— Task goal —
Return only the lines running from the line with "horn_waveguide();" down to the line with "2 * t)).astype(np.float32))", both included, exactly as they appear.

— Source material —

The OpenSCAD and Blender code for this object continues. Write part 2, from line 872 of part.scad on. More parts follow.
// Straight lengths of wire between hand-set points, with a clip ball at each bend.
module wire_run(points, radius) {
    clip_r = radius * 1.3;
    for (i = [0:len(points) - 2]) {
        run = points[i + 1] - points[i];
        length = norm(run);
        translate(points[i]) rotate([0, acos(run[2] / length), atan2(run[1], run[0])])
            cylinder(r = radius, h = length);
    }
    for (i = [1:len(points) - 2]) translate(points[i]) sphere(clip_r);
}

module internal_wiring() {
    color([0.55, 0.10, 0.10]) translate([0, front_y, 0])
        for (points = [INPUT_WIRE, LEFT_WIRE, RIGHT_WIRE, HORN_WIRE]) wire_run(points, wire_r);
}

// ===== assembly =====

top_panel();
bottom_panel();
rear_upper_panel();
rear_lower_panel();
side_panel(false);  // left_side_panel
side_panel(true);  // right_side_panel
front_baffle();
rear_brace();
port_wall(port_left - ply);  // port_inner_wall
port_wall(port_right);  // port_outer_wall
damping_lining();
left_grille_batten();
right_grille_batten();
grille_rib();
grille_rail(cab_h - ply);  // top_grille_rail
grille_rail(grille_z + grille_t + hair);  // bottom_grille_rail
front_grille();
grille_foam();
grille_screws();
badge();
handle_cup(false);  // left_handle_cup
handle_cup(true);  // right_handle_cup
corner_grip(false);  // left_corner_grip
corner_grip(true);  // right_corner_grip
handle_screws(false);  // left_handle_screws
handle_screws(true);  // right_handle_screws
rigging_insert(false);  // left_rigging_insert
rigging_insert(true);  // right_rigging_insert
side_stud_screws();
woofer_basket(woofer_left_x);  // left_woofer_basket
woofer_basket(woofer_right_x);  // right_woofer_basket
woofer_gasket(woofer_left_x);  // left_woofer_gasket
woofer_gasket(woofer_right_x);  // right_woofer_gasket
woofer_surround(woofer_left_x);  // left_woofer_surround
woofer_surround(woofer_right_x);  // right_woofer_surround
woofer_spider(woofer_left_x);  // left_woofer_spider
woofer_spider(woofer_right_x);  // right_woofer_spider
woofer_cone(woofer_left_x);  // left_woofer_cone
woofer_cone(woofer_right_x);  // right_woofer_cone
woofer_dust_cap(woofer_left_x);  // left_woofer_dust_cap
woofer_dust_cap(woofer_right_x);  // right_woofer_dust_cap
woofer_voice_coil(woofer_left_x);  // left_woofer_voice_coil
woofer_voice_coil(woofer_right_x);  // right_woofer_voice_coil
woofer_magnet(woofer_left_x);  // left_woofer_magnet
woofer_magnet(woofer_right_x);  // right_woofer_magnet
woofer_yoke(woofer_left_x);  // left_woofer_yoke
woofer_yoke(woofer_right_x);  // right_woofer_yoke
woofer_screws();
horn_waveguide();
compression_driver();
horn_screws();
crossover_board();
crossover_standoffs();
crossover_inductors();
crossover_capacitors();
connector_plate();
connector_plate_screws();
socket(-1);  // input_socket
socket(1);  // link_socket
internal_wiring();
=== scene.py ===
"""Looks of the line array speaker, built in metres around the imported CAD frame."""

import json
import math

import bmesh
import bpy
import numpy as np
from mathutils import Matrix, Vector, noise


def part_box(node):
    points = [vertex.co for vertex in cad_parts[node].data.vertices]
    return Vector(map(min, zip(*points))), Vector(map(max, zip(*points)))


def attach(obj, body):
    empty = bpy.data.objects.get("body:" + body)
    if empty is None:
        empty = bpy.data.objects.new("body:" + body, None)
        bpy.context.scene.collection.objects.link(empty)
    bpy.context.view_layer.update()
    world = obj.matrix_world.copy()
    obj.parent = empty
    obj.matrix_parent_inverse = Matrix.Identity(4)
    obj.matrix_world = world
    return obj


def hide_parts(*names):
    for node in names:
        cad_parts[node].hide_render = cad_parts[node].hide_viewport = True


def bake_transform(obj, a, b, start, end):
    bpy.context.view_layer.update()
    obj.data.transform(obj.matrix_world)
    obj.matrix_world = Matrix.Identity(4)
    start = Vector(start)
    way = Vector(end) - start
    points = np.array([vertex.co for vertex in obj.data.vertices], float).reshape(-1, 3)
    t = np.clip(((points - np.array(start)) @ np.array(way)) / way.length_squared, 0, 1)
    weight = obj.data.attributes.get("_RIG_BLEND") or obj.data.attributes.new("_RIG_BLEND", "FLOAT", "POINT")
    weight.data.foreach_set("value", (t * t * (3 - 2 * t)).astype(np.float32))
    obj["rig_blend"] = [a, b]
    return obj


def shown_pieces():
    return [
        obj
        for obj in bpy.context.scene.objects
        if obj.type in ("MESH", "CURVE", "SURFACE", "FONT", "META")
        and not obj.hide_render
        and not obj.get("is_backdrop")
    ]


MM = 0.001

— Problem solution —
horn_waveguide();
compression_driver();
horn_screws();
crossover_board();
crossover_standoffs();
crossover_inductors();
crossover_capacitors();
connector_plate();
connector_plate_screws();
socket(-1);  // input_socket
socket(1);  // link_socket
internal_wiring();
=== scene.py ===
"""Looks of the line array speaker, built in metres around the imported CAD frame."""

import json
import math

import bmesh
import bpy
import numpy as np
from mathutils import Matrix, Vector, noise


def part_box(node):
    points = [vertex.co for vertex in cad_parts[node].data.vertices]
    return Vector(map(min, zip(*points))), Vector(map(max, zip(*points)))


def attach(obj, body):
    empty = bpy.data.objects.get("body:" + body)
    if empty is None:
        empty = bpy.data.objects.new("body:" + body, None)
        bpy.context.scene.collection.objects.link(empty)
    bpy.context.view_layer.update()
    world = obj.matrix_world.copy()
    obj.parent = empty
    obj.matrix_parent_inverse = Matrix.Identity(4)
    obj.matrix_world = world
    return obj


def hide_parts(*names):
    for node in names:
        cad_parts[node].hide_render = cad_parts[node].hide_viewport = True


def bake_transform(obj, a, b, start, end):
    bpy.context.view_layer.update()
    obj.data.transform(obj.matrix_world)
    obj.matrix_world = Matrix.Identity(4)
    start = Vector(start)
    way = Vector(end) - start
    points = np.array([vertex.co for vertex in obj.data.vertices], float).reshape(-1, 3)
    t = np.clip(((points - np.array(start)) @ np.array(way)) / way.length_squared, 0, 1)
    weight = obj.data.attributes.get("_RIG_BLEND") or obj.data.attributes.new("_RIG_BLEND", "FLOAT", "POINT")
    weight.data.foreach_set("value", (t * t * (3 - 2 * t)).astype(np.float32))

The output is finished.